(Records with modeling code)
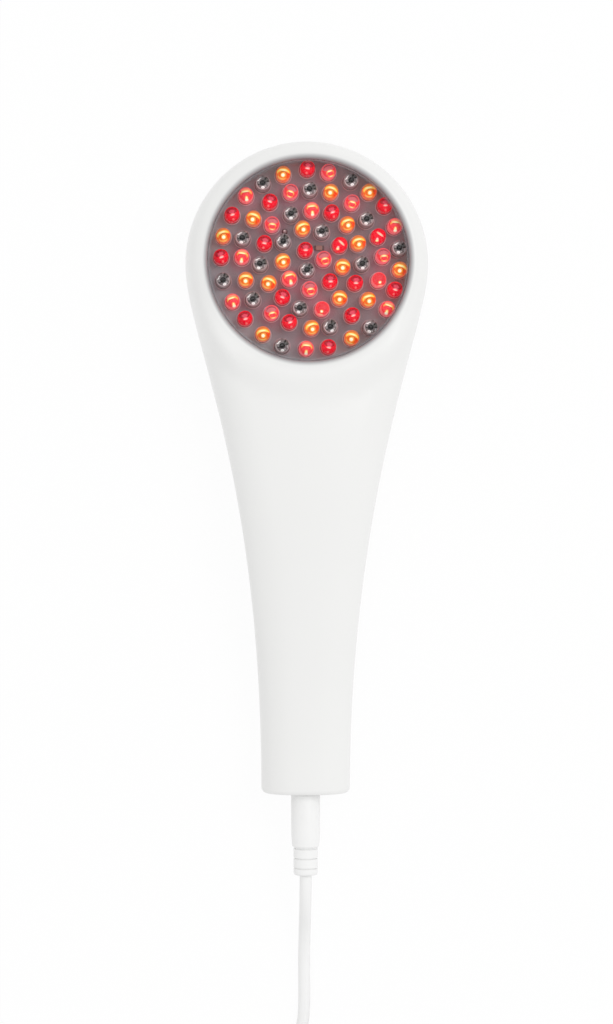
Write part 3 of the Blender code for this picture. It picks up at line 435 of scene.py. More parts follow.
class Finish(Graph):
    """A material and the nodes that feed its Principled BSDF."""

    def __init__(self, name, **fixed):
        self.material = bpy.data.materials.new(name)
        self.material.use_nodes = True
        super().__init__(self.material.node_tree)
        self.shader = self.tree.nodes["Principled BSDF"]
        for socket, value in fixed.items():
            self.shader.inputs[socket.replace("_", " ")].default_value = value

    def feed(self, socket, value):
        self.link(value, self.shader.inputs[socket])

    def mix(self, factor, first, second):
        return self.node(
            "ShaderNodeMix", {"data_type": "RGBA"}, {0: factor, 6: opaque(first), 7: opaque(second)}, 2
        )

    def step(self, value, low, high):
        """0 below `low`, 1 above `high` and smooth between."""
        return self.node(
            "ShaderNodeMapRange", {"interpolation_type": "SMOOTHSTEP"}, {0: value, 1: low, 2: high}
        )

    def noise(self, scale, detail=2.0, vector=None):
        place = vector or self.place()
        return self.node("ShaderNodeTexNoise", None, {"Vector": place, "Scale": scale, "Detail": detail})

    def place(self):
        return self.node("ShaderNodeTexCoord", output=3)

    def reach(self, x_middle, y_middle):
        """Distance from an upright axis."""
        x, y, _ = self.parts(self.place())
        return ((x - x_middle) ** 2 + (y - y_middle) ** 2) ** 0.5

    def attribute(self, name, output=1):
        return self.node("ShaderNodeAttribute", {"attribute_name": name}, output=output)

    def cloud(self, colour, mask, dark, bright):
        """The colour, a little darker or brighter from place to place as the mask says."""
        return self.mix(mask, scaled(colour, dark), scaled(colour, bright))

    def skin(self, grain, roughness, spread, strength, distance):
        """A fine grain in the gloss and in the relief."""
        self.feed("Roughness", roughness + spread * (grain - 0.5))
        self.bump(grain, strength, distance)

    def bump(self, height, strength, distance):
        normal = self.node("ShaderNodeBump", None, {"Strength": strength, "Distance": distance, "Height": height})
        self.feed("Normal", normal)


def opaque(colour):
    """A colour with its alpha, or a link as it is."""
    return colour if isinstance(colour, Value) else (*colour[:3], 1.0)


def scaled(colour, factor):
    return tuple(min(channel * factor, 1.0) for channel in colour)


# Finishes

# Painted shade of the window's lip.
LIP_SHADE_GREY = (0.36, 0.37, 0.385)
# Painted shade on the lens's rim.
LENS_RIM_SHADE = (0.30, 0.29, 0.31)
# Painted grey of the board towards the window's rim, for the rim's shade.
BOARD_RIM_SHADE = (0.42, 0.45, 0.48)
BLACK = (0.022, 0.022, 0.024)
NICKEL = ((0.72, 0.70, 0.66), 0.24)


def moulded_plastic(name, colour, roughness=0.30, lip=0.0):
    """Moulded plastic: an even colour with a faint flow mottle, and the mould's fine grain in its gloss. Given a
    lip width, painted shade darkens it towards the window's edge: a soft darker tail, then a grey on the lip."""
    finish = Finish(name, IOR=1.49)
    shade = finish.cloud(colour, finish.noise(30.0, 3.0), 0.985, 1.01)
    if lip:
        reach = finish.reach(0.0, HEAD_Y)
        # Painted shade towards the window's edge: a soft darker tail over the bezel, then a painted grey on the
        # lip.
        for width, tone in ((2.2 * lip, scaled(colour, 0.92)), (lip, LIP_SHADE_GREY)):
            shade = finish.mix(finish.step(reach, WINDOW_RADIUS, WINDOW_RADIUS + width), tone, shade)
    finish.feed("Base Color", shade)
    finish.skin(finish.noise(2400.0), roughness, 0.10, 0.05, 0.00002)
    return finish.material


def soft_vinyl(name, colour, roughness=0.42):
    """Soft cable vinyl: faint clouding, a fine skin and a little gloss."""
    finish = Finish(name, IOR=1.48, Sheen_Weight=0.05)
    finish.feed("Base Color", finish.cloud(colour, finish.noise(120.0, 3.0), 0.97, 1.01))
    finish.skin(finish.noise(3200.0), roughness, 0.14, 0.12, 0.00003)
    return finish.material


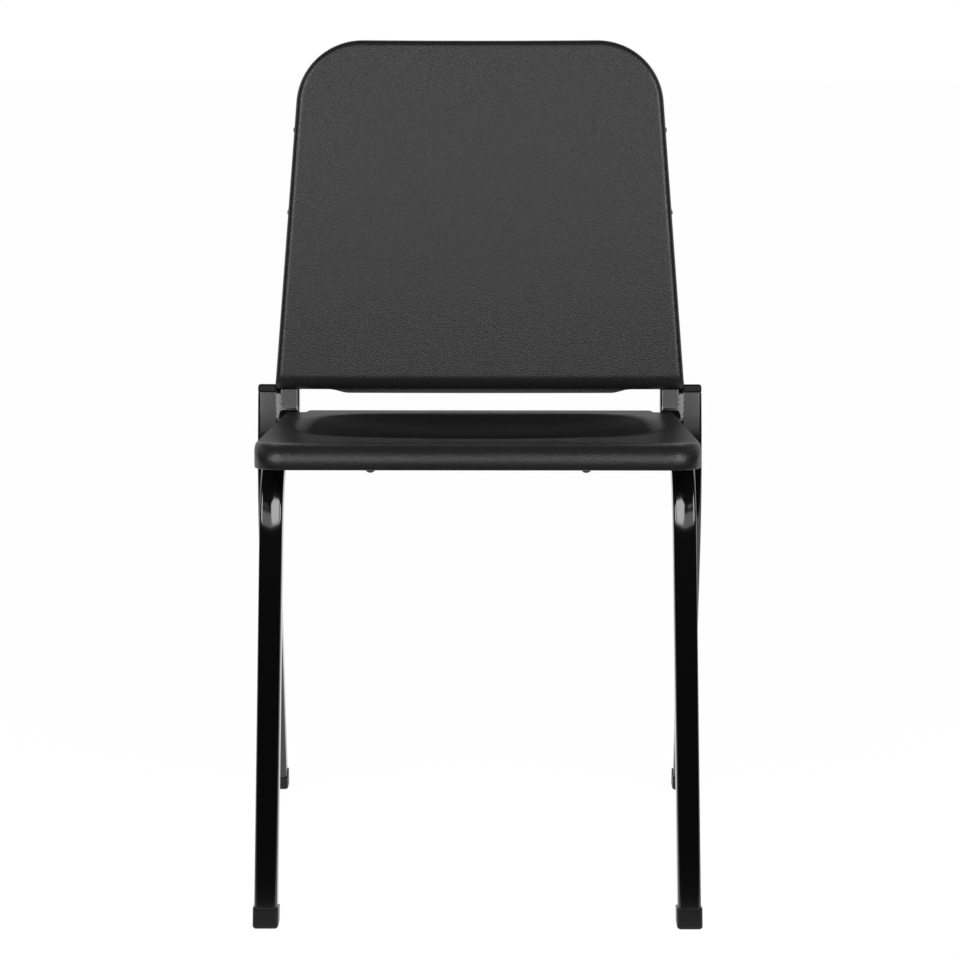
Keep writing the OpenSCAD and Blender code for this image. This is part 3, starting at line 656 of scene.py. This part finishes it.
def edgeDepth(p):
    # Depth of the turned down edge: deep in front, shallow on the rails, rolled at the rear of the tongue
    y = p[:, 1]
    r = stance["rearRadius"] - tube["width"] / 2
    bendAngle = math.radians(90 - stance["recline"] + stance["seatFall"])
    tangent = stance["rearRadius"] * math.tan(bendAngle / 2)
    bendStart = seatRearY + seat["behind"] - tangent + tube["width"] / 2 * fallT
    reach = np.clip(y - bendStart, 0, r)
    rise = r - np.sqrt(r * r - reach * reach)
    onRail = np.maximum(seat["wall"], seat["sideDepth"] - rise)
    pastCorner = (y - seat["frontY"] - seat["cornerRadius"]) / seat["lipFade"]
    pastRoot = (y - seatRearY - seat["rootRadius"]) / seat["tongueRadius"]
    front = mix(seat["lip"], seat["sideDepth"], eased(pastCorner))
    rear = mix(seat["wall"], seat["rearDepth"], eased(pastRoot))
    return np.where(y > seatRearY + seat["rootRadius"], rear, np.where(y > 0, onRail, front))


def seatShell():
    # Rings out from the middle of the top to the rim, round it, down the edge, under it and back in
    base, inward = seatOutline()
    centre = np.array([0, dishY])
    depth = edgeDepth(base)
    fade = seat["cornerRadius"] * seat["edgeFadeShare"]
    nearFront = eased((seat["frontY"] + fade - base[:, 1]) / fade)
    radius = mix(seat["edgeRadius"], seat["frontEdgeRadius"], nearFront)
    rim = base + inward * radius[:, None]
    hem, inner, under = seat["hemRadius"], seat["lipWall"], seat["wall"]
    rows = [onSeat(mix(centre, rim, t)) for t in np.linspace(seatRings["middle"], 1, seatRings["top"])[:-1]]

    def edge(inset, down):
        rows.append(onSeat(base + inward * inset, down, dished=False))

    for a in quarter(seatRings["edge"]):
        edge((radius * (1 - math.sin(a)))[:, None], radius * (1 - math.cos(a)))
    for t in seatRings["lipShares"]:
        edge(0, mix(np.minimum(radius, depth - hem), depth - hem, t))
    for a in quarter(seatRings["hem"]):
        edge(hem * (1 - math.cos(a)), depth - hem * (1 - math.sin(a)))
    edge(inner, depth)
    for a in quarter(seatRings["inside"])[::-1]:
        edge((radius - (radius - inner) * math.sin(a))[:, None], radius - (radius - under) * math.cos(a))
    for t in np.linspace(1, seatRings["underMiddle"], seatRings["under"])[1:]:
        rows.append(onSeat(mix(centre, rim, t), under))
    return lattice(np.array(rows), firstPole=onSeat(centre), lastPole=onSeat(centre, under))


boss = {"x": 0.1065, "diameter": 0.018, "crossWidth": 0.019, "flare": 0.0015, "footShare": 0.35,
        "rows": ((0.1247, 0.0075), (0.3367, 0.0075))}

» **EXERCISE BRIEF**
Quote the data in full, keeping each word unchanged.

» **CORRECT RESPONSE**
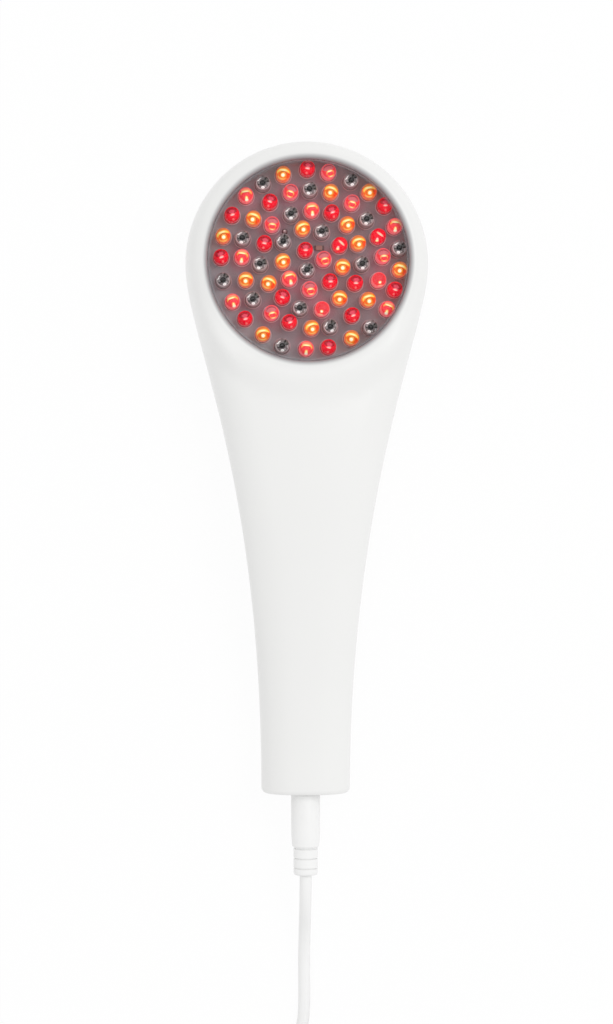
Write part 3 of the Blender code for this picture. It picks up at line 435 of scene.py. More parts follow.
class Finish(Graph):
    """A material and the nodes that feed its Principled BSDF."""

    def __init__(self, name, **fixed):
        self.material = bpy.data.materials.new(name)
        self.material.use_nodes = True
        super().__init__(self.material.node_tree)
        self.shader = self.tree.nodes["Principled BSDF"]
        for socket, value in fixed.items():
            self.shader.inputs[socket.replace("_", " ")].default_value = value

    def feed(self, socket, value):
        self.link(value, self.shader.inputs[socket])

    def mix(self, factor, first, second):
        return self.node(
            "ShaderNodeMix", {"data_type": "RGBA"}, {0: factor, 6: opaque(first), 7: opaque(second)}, 2
        )

    def step(self, value, low, high):
        """0 below `low`, 1 above `high` and smooth between."""
        return self.node(
            "ShaderNodeMapRange", {"interpolation_type": "SMOOTHSTEP"}, {0: value, 1: low, 2: high}
        )

    def noise(self, scale, detail=2.0, vector=None):
        place = vector or self.place()
        return self.node("ShaderNodeTexNoise", None, {"Vector": place, "Scale": scale, "Detail": detail})

    def place(self):
        return self.node("ShaderNodeTexCoord", output=3)

    def reach(self, x_middle, y_middle):
        """Distance from an upright axis."""
        x, y, _ = self.parts(self.place())
        return ((x - x_middle) ** 2 + (y - y_middle) ** 2) ** 0.5

    def attribute(self, name, output=1):
        return self.node("ShaderNodeAttribute", {"attribute_name": name}, output=output)

    def cloud(self, colour, mask, dark, bright):
        """The colour, a little darker or brighter from place to place as the mask says."""
        return self.mix(mask, scaled(colour, dark), scaled(colour, bright))

    def skin(self, grain, roughness, spread, strength, distance):
        """A fine grain in the gloss and in the relief."""
        self.feed("Roughness", roughness + spread * (grain - 0.5))
        self.bump(grain, strength, distance)

    def bump(self, height, strength, distance):
        normal = self.node("ShaderNodeBump", None, {"Strength": strength, "Distance": distance, "Height": height})
        self.feed("Normal", normal)


def opaque(colour):
    """A colour with its alpha, or a link as it is."""
    return colour if isinstance(colour, Value) else (*colour[:3], 1.0)


def scaled(colour, factor):
    return tuple(min(channel * factor, 1.0) for channel in colour)


# Finishes

# Painted shade of the window's lip.
LIP_SHADE_GREY = (0.36, 0.37, 0.385)
# Painted shade on the lens's rim.
LENS_RIM_SHADE = (0.30, 0.29, 0.31)
# Painted grey of the board towards the window's rim, for the rim's shade.
BOARD_RIM_SHADE = (0.42, 0.45, 0.48)
BLACK = (0.022, 0.022, 0.024)
NICKEL = ((0.72, 0.70, 0.66), 0.24)


def moulded_plastic(name, colour, roughness=0.30, lip=0.0):
    """Moulded plastic: an even colour with a faint flow mottle, and the mould's fine grain in its gloss. Given a
    lip width, painted shade darkens it towards the window's edge: a soft darker tail, then a grey on the lip."""
    finish = Finish(name, IOR=1.49)
    shade = finish.cloud(colour, finish.noise(30.0, 3.0), 0.985, 1.01)
    if lip:
        reach = finish.reach(0.0, HEAD_Y)
        # Painted shade towards the window's edge: a soft darker tail over the bezel, then a painted grey on the
        # lip.
        for width, tone in ((2.2 * lip, scaled(colour, 0.92)), (lip, LIP_SHADE_GREY)):
            shade = finish.mix(finish.step(reach, WINDOW_RADIUS, WINDOW_RADIUS + width), tone, shade)
    finish.feed("Base Color", shade)
    finish.skin(finish.noise(2400.0), roughness, 0.10, 0.05, 0.00002)
    return finish.material


def soft_vinyl(name, colour, roughness=0.42):
    """Soft cable vinyl: faint clouding, a fine skin and a little gloss."""
    finish = Finish(name, IOR=1.48, Sheen_Weight=0.05)
    finish.feed("Base Color", finish.cloud(colour, finish.noise(120.0, 3.0), 0.97, 1.01))
    finish.skin(finish.noise(3200.0), roughness, 0.14, 0.12, 0.00003)
    return finish.material


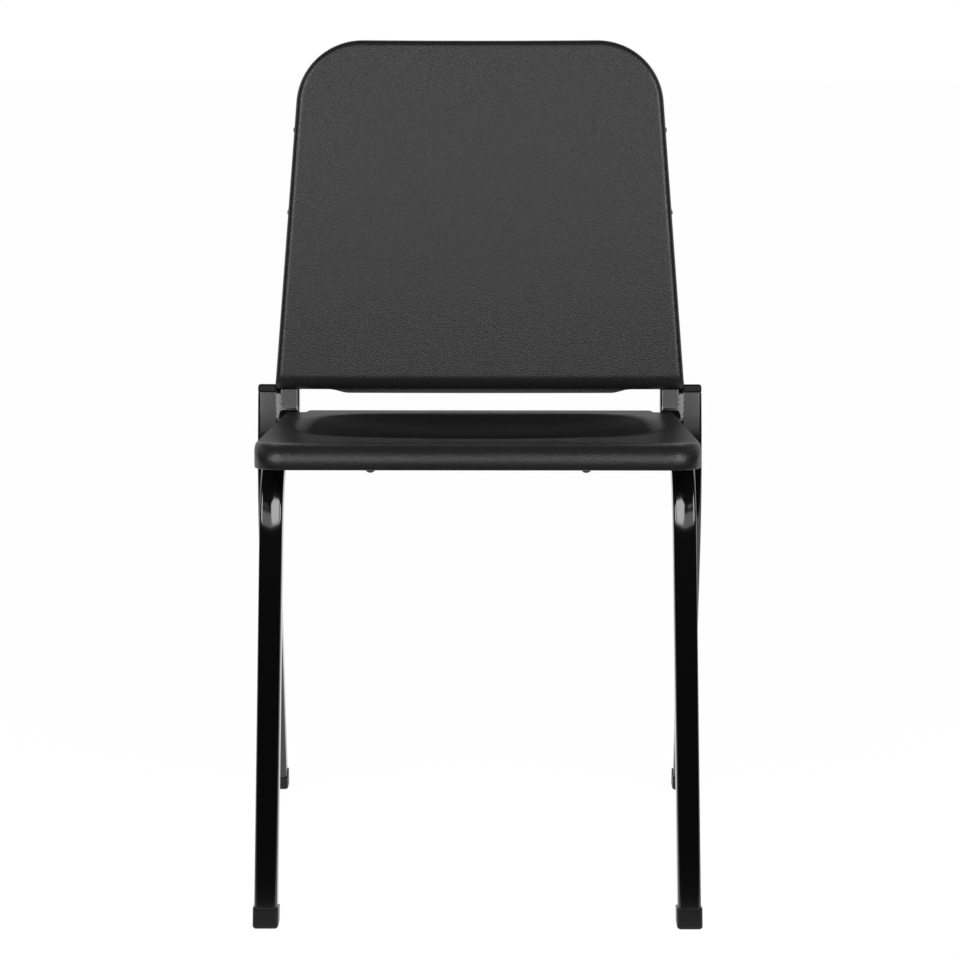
Keep writing the OpenSCAD and Blender code for this image. This is part 3, starting at line 656 of scene.py. This part finishes it.
def edgeDepth(p):
    # Depth of the turned down edge: deep in front, shallow on the rails, rolled at the rear of the tongue
    y = p[:, 1]
    r = stance["rearRadius"] - tube["width"] / 2
    bendAngle = math.radians(90 - stance["recline"] + stance["seatFall"])
    tangent = stance["rearRadius"] * math.tan(bendAngle / 2)
    bendStart = seatRearY + seat["behind"] - tangent + tube["width"] / 2 * fallT
    reach = np.clip(y - bendStart, 0, r)
    rise = r - np.sqrt(r * r - reach * reach)
    onRail = np.maximum(seat["wall"], seat["sideDepth"] - rise)
    pastCorner = (y - seat["frontY"] - seat["cornerRadius"]) / seat["lipFade"]
    pastRoot = (y - seatRearY - seat["rootRadius"]) / seat["tongueRadius"]
    front = mix(seat["lip"], seat["sideDepth"], eased(pastCorner))
    rear = mix(seat["wall"], seat["rearDepth"], eased(pastRoot))
    return np.where(y > seatRearY + seat["rootRadius"], rear, np.where(y > 0, onRail, front))


def seatShell():
    # Rings out from the middle of the top to the rim, round it, down the edge, under it and back in
    base, inward = seatOutline()
    centre = np.array([0, dishY])
    depth = edgeDepth(base)
    fade = seat["cornerRadius"] * seat["edgeFadeShare"]
    nearFront = eased((seat["frontY"] + fade - base[:, 1]) / fade)
    radius = mix(seat["edgeRadius"], seat["frontEdgeRadius"], nearFront)
    rim = base + inward * radius[:, None]
    hem, inner, under = seat["hemRadius"], seat["lipWall"], seat["wall"]
    rows = [onSeat(mix(centre, rim, t)) for t in np.linspace(seatRings["middle"], 1, seatRings["top"])[:-1]]

    def edge(inset, down):
        rows.append(onSeat(base + inward * inset, down, dished=False))

    for a in quarter(seatRings["edge"]):
        edge((radius * (1 - math.sin(a)))[:, None], radius * (1 - math.cos(a)))
    for t in seatRings["lipShares"]:
        edge(0, mix(np.minimum(radius, depth - hem), depth - hem, t))
    for a in quarter(seatRings["hem"]):
        edge(hem * (1 - math.cos(a)), depth - hem * (1 - math.sin(a)))
    edge(inner, depth)
    for a in quarter(seatRings["inside"])[::-1]:
        edge((radius - (radius - inner) * math.sin(a))[:, None], radius - (radius - under) * math.cos(a))
    for t in np.linspace(1, seatRings["underMiddle"], seatRings["under"])[1:]:
        rows.append(onSeat(mix(centre, rim, t), under))
    return lattice(np.array(rows), firstPole=onSeat(centre), lastPole=onSeat(centre, under))


boss = {"x": 0.1065, "diameter": 0.018, "crossWidth": 0.019, "flare": 0.0015, "footShare": 0.35,
        "rows": ((0.1247, 0.0075), (0.3367, 0.0075))}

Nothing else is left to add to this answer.